Like a library, Nelson sees an Everyman aspect to bike lanes and has focused significant staff time and political capital to move the issue forward.

He has apparently energized the transit elite at the Orange County Transportation Agency, which has been ramping up efforts to help local cities plan for a connected bikeways system in the county.

“Everybody’s looking for leadership,” Nelson said. Orange County’s 34 cities — many of them small —had their own policies on bike lanes and not getting far. OCTA is the perfect answer to the problem, Nelson said.

Just about everyone was looking for a centralized approach, Nelson said, adding “We’re not getting any pushback.”

Bike activists also credit Nelson for being instrumental in establishing OCTA as a regional planning force, helping cities work on grant applications for bicycle projects and working toward a countywide, interconnected bikeways system.

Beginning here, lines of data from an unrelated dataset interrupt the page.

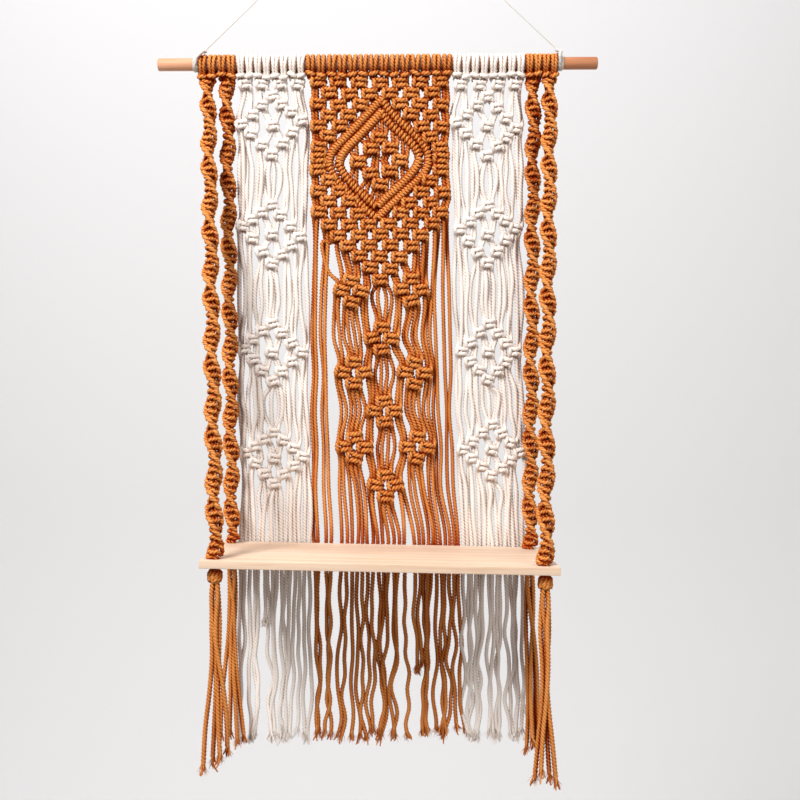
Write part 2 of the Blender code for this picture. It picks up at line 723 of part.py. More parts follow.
def make_white_panel(name, parts, group, bore, profile, look):
    left, right, wraps = HEADERS[name]
    base = header(name, mm(left), mm(right), wraps, parts, skirt=KNOT_ROW_DROP)
    for number, diamond in enumerate(WHITE_DIAMONDS[name]):
        diamond_of_knots(f"{name}_diamond_{number}", diamond, group)
    strands(name + "_strand", white_strands(name), group, profile)
    fuse(base, group, bore)
    finish(base, look)


def make_centre_panel(parts, group, bore, profile, look):
    name = "centre_panel"
    left, right, wraps = HEADERS[name]
    base = header(name, mm(left), mm(right), wraps, parts)
    net_bars(group)
    ridged_diamond("outer_diamond", *OUTER_DIAMOND, group)
    ridged_diamond("inner_diamond", *INNER_DIAMOND, group)
    ring_of_knots("ring_of_eight", [mm(x, 0, z) for x, z in RING_KNOTS], RING_NECK, group)
    for number, (x, z) in enumerate(FLOWERS):
        flower(f"flower_{number}", x, z, group)
    strands("spoke", spokes(), group, profile)
    strands(name + "_strand", centre_strands(), group, profile)
    fuse(base, group, bore)
    finish(base, look)


def make_twine(parts, group, bore, look):
    """One length of twine: tied round the rod's two ends, its middle over the nail."""
    ties = (mm(HEADERS["hanger_front_left"][0]) - TWINE_TIE_OUT,
            mm(HEADERS["hanger_front_right"][1]) + TWINE_TIE_OUT)
    tops = []
    for number, x in enumerate(ties):
        bpy.ops.mesh.primitive_cylinder_add(
            vertices=TWINE_TIE_SIDES, radius=ROD_RADIUS + GAP + 2 * TWINE_RADIUS, depth=TWINE_TIE_WIDTH,
            location=(x, 0, rod_height(x)), rotation=(0, pi / 2, 0))
        adopt(f"twine_tie_{number}", group)
        tops.append(Vector((x, 0, rod_height(x) + ROD_RADIUS + TWINE_RADIUS)))
    left, right = tops
    rise = Vector((0, 0, WRAP_RADIUS + TWINE_KNOT_CLEARANCE - ROD_RADIUS))
    spread = Vector((0, 0, -1)).angle(left)
    arc = []
    for step in range(-NAIL_BEND_STEPS, NAIL_BEND_STEPS + 1):
        lean = step / NAIL_BEND_STEPS * (pi / 2 - spread)
        arc.append(Vector((NAIL_BEND * sin(lean), 0, NAIL_BEND * (cos(lean) - 1) - TWINE_RADIUS)))
    route = [left, left + rise, *arc, right + rise, right]
    body = tube("hanging_twine", route, parts, radius=TWINE_RADIUS)
    fuse(body, group, bore)
    finish(body, look)


def build():
    for old in list(bpy.data.objects):
        bpy.data.objects.remove(old)
    parts = collection("macrame_wall_hanging")
    cutters = collection("cutters")
    looks = {
        "orange": material("orange_cotton", ORANGE, 0.9),
        "white": material("white_cotton", WHITE, 0.9),
        "pine": material("pine_board", PINE, 0.55),
        "dowel": material("dowel_wood", DOWEL, 0.5),
    }
    bore = rod_bore(cutters)
    profile = strand_profile(cutters)
    make_rod(parts, looks["dowel"])
    make_board(parts, cutters, looks["pine"])
    for name in hole_places():
        make_hanger(name, parts, collection("sinnet_" + name), bore, looks["orange"])
        make_tassel(name, parts, collection("strands_" + name), profile, looks["orange"])
    for name in WHITE_DIAMONDS:
        make_white_panel(name, parts, collection("bars_" + name), bore, profile, looks["white"])
    make_centre_panel(parts, collection("bars_centre_panel"), bore, profile, looks["orange"])
    make_twine(parts, collection("twine_ties"), bore, looks["white"])


build()
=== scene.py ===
"""Looks of a macrame wall hanging: every cord is followed knot by knot and twisted from three plies.

Tables and ways of cords are in millimetres, as x, front (towards the viewer), z and size. Fibres,
materials and the stage are in metres.
"""

from math import atan, cos, pi, radians, sin, tan

import bmesh
import bpy
import numpy as np
from mathutils import Matrix, Vector


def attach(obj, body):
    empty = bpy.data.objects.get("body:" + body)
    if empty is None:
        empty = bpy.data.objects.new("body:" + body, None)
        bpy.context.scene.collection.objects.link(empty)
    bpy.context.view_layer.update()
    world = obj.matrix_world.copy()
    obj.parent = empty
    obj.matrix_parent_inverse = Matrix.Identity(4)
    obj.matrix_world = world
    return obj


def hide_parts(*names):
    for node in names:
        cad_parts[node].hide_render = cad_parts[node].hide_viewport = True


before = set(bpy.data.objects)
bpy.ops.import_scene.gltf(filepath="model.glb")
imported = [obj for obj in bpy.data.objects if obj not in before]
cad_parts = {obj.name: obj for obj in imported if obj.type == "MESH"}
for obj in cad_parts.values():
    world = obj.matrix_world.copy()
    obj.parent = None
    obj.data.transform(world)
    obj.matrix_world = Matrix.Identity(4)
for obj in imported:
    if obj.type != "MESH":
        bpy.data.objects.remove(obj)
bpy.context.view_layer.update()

# ---- sizes ---------------------------------------------------------------------------------------

ORANGE_CORD = 2.75                 # radius of a cord
WHITE_CORD = 2.65
LEAD = 10.5                        # length in which its plies turn once
PLIES = 3
CORD_SIDES = 6                     # three crests and three grooves
PLY_GROOVE = 0.33                  # depth of a groove, as a share of the radius
WHITE_GROOVE = 0.27
RING_STEP = 1.4                    # between two rings of a cord's mesh
LONG_STRETCH = 11.0                # from which a straight stretch is bent smoothly
TAUT_STRETCH = 150.0               # from which it is pulled straight
BEND_POINTS = 10                   # pieces of a stretch that is bent
FINE_STEP = 0.5                    # of the way before it is softened
SOFTNESS = 1.2                     # how far a corner of a way is rounded

ROD_LENGTH = 482.0
ROD_RADIUS = 6.8
ROD_MIDDLE = (-1.0, -199.5)
ROD_TILT = radians(0.37)
BOARD_LENGTH, BOARD_DEPTH, BOARD_THICKNESS = 350.0, 150.0, 8.0
BOARD_MIDDLE_X = 2.5
BOARD_FRONT = 4.5                  # of its back edge, before the strands
BOARD_TOP = -726.7
BOARD_TILT = radians(1.25)
HOLE_INSET = 13.5
HOLE_RADIUS = 5.2
BOARD_EDGE = 0.7                   # radius of the board's worn edges
ROD_END = ((0.0, 0.9), (0.25, 0.35), (0.9, 0.0))     # its worn edge: from the end, and how much thinner
ROD_SIDES, ROD_RINGS, HOLE_SIDES = 40, 12, 32

# Lark's heads on the rod, from x to x, and their strands.
HEADERS = {
    "hanger_front_left": (-198.0, -177.3, 4),
    "hanger_back_left": (-177.0, -156.1, 4),
    "left_white_panel": (-155.8, -80.7, 16),
    "centre_panel": (-80.4, 80.2, 28),
    "right_white_panel": (80.5, 160.4, 16),
    "hanger_back_right": (160.7, 178.3, 4),
    "hanger_front_right": (178.6, 196.3, 4),
}
FIRST_ROW = -223.0
FIRST_ROW_KNOTS = {
    "left_white_panel": (-146.3, -127.0, -107.8, -89.1),
    "right_white_panel": (90.2, 111.1, 130.9, 149.6),
}
# Middle (x and z), half width, half height, and how far the left and right corners are raised.
WHITE_DIAMONDS = {
    "left_white_panel": (
        (-117.0, -268, 33.0, 32, 1.5, 5.5),
        (-117.5, -387, 31.5, 32, 9.0, -3.0),
        (-116.5, -516, 32.0, 32, 4.0, 0.0),
        (-114.5, -632, 31.5, 28, 5.5, 1.5),
    ),
    "right_white_panel": (
        (118.5, -268, 33.0, 32, 3.5, -3.0),
        (119.5, -387, 30.5, 32, 5.5, 6.0),
        (120.5, -516, 29.5, 31, 1.0, 0.0),
        (124.0, -623, 31.5, 28, 0.0, -3.0),
    ),
}
# First strands of a white diamond's knots, for each column from its middle to its sides.
DIAMOND_GROUPS = {0: (7,), 1: (5, 9), 2: (3, 11), 3: (1, 13)}
WHITE_STRANDS = 16
WHITE_MIDDLE = (WHITE_STRANDS + 1) / 2
WHITE_PITCH = 4.9
# Middle and pitch of the fringe.
WHITE_FRINGE = {"left_white_panel": (-114.5, 5.0), "right_white_panel": (127.5, 4.6)}
# Between two diamonds: shares of the way down where the strands are led, how far they bow, their size.
WHITE_STOPS = (0.42, 0.62)
WHITE_BOW = 1.6
WHITE_LOOSE_SIZE = 1.1

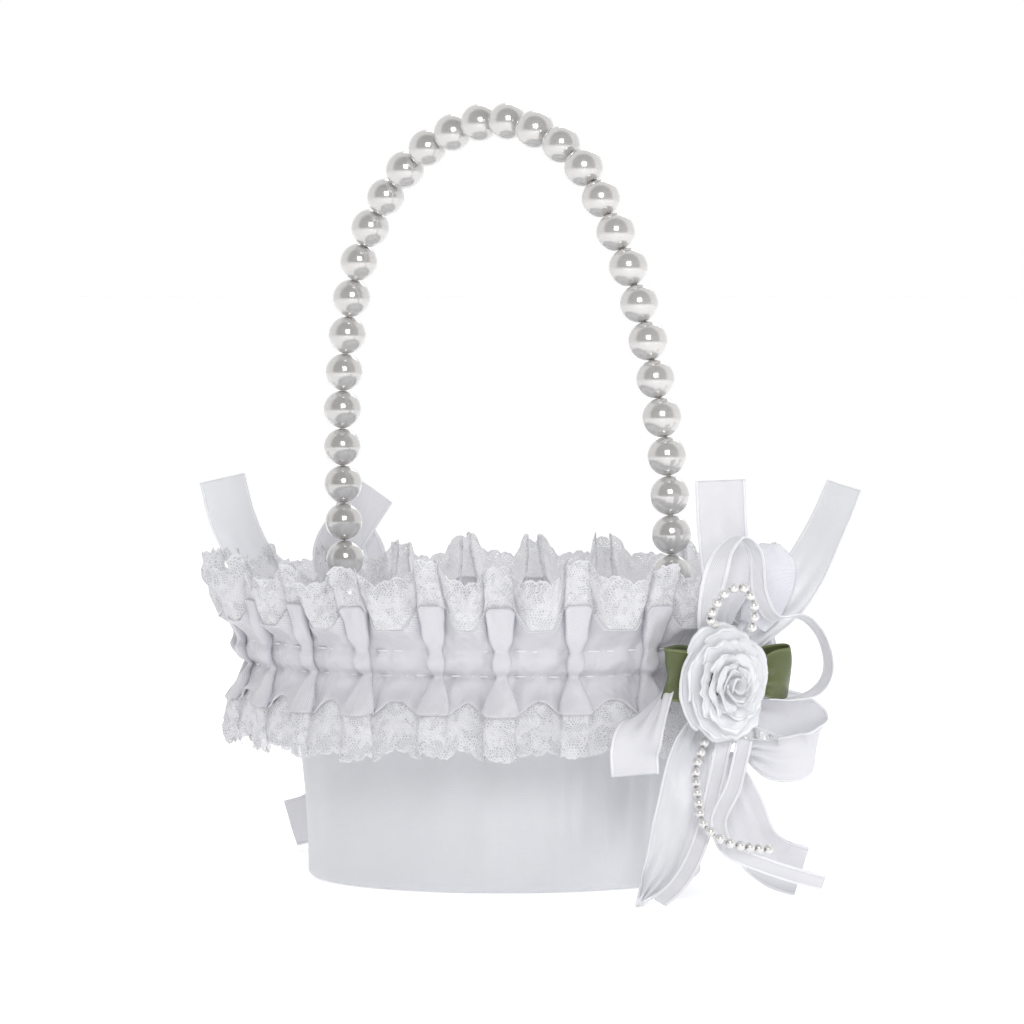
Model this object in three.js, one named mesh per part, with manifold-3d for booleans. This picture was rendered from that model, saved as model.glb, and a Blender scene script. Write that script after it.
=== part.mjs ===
// Flower girl basket: a small satin-covered tub with a pleated satin and lace
// trim, an arched handle of pearl beads on a wire, and a ribbon bow with a
// fabric rose at each foot of the handle.
// Millimetres, +Z up. The origin is the middle of the base, on the surface the
// basket stands on. The handle spans along X, with the front bow at +X.
import * as THREE from 'three';
import { mergeVertices } from 'three/addons/utils/BufferGeometryUtils.js';
import Module from 'manifold-3d';

const wasm = await Module();
wasm.setup();

// ---- Driving dimensions ----
const GAP = 0.3;                // clearance between touching pieces
const SATIN = 0.6;              // glued satin cover, with its interlining
const BASE_R = 39.8;            // outer radius of the tub at the base
const TUB_FLARE = 0.00248;      // tub radius grows by this times height squared
const TUB_H = 50.5;             // height of the tub's rim
const BOARD = 3.2;              // foam wall thickness
const BASE_BOARD = 2;           // base board thickness
const WIRE_D = 1;               // handle wire
const WIRE_HOLE_D = 1.7;        // hole that it sits in, in the foam wall
const WIRE_FOOT_Z = 24;         // how far down the wall the wire reaches
const BEADS = 32;
const BEAD_D = 7.6;
const BEAD_BORE_D = 2;
const PLEATS = 23;              // box pleats round the trim
const PLEAT_RISE = 3.2;         // how far a pleat column stands out
const PLEAT_HALF = 2.6;         // half width of a pleat column
const RIBBON_W = 10;            // wide satin bow ribbon
const NARROW_W = 3.2;           // narrow satin bow ribbon
const RIBBON_T = 0.4;
const STRAND_D = 2;             // small pearl strand in the bows
const LEAF_W = 8.4;             // green leaf ribbon
const PETAL_W = 11;             // sheer petal behind the front rose
const ROSE_R = 9.6;
const ROSE_H = 8;

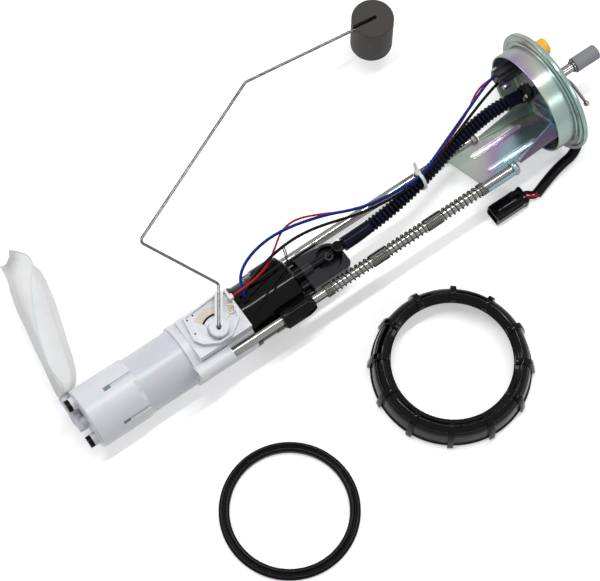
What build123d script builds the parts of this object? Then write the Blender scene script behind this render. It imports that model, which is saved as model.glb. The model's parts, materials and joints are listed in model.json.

Nelson has already established a series of studies for North County and helped organize study sessions for the 1st and 2nd Supervisorial Districts this month toidentify the right corridors for extending the countywide system.

When it comes to bicycles, regional thinking is key, Nelson said.

“You’ve got to have a regional buy-in,” he said. “What is the point of building a section of trail if it gets you from nowhere to nowhere else.”

The key in Orange County is also political buy-in, which seems to have arrived.

“We should have the flexibility to ride bikes,” said Supervisor John Moorlach. “It’s almost expected with greenhouse gas requirements that you want to get us out of our cars as much as you can.”

While Moorlach said his current schedule makes biking to work tough, “when I’m done with this job, I’d like to have the facilities to ride around.”

The new movement for bicycle lanes in Orange County has activists and policymakers excited, because they see an opportunity to open alternate ways of moving people instead of just cars.

“I’m giddy,” Zavala said at a meeting on bicycle lanes held in Garden Grove earlier this month. “This is a bike enthusiast’s dream.”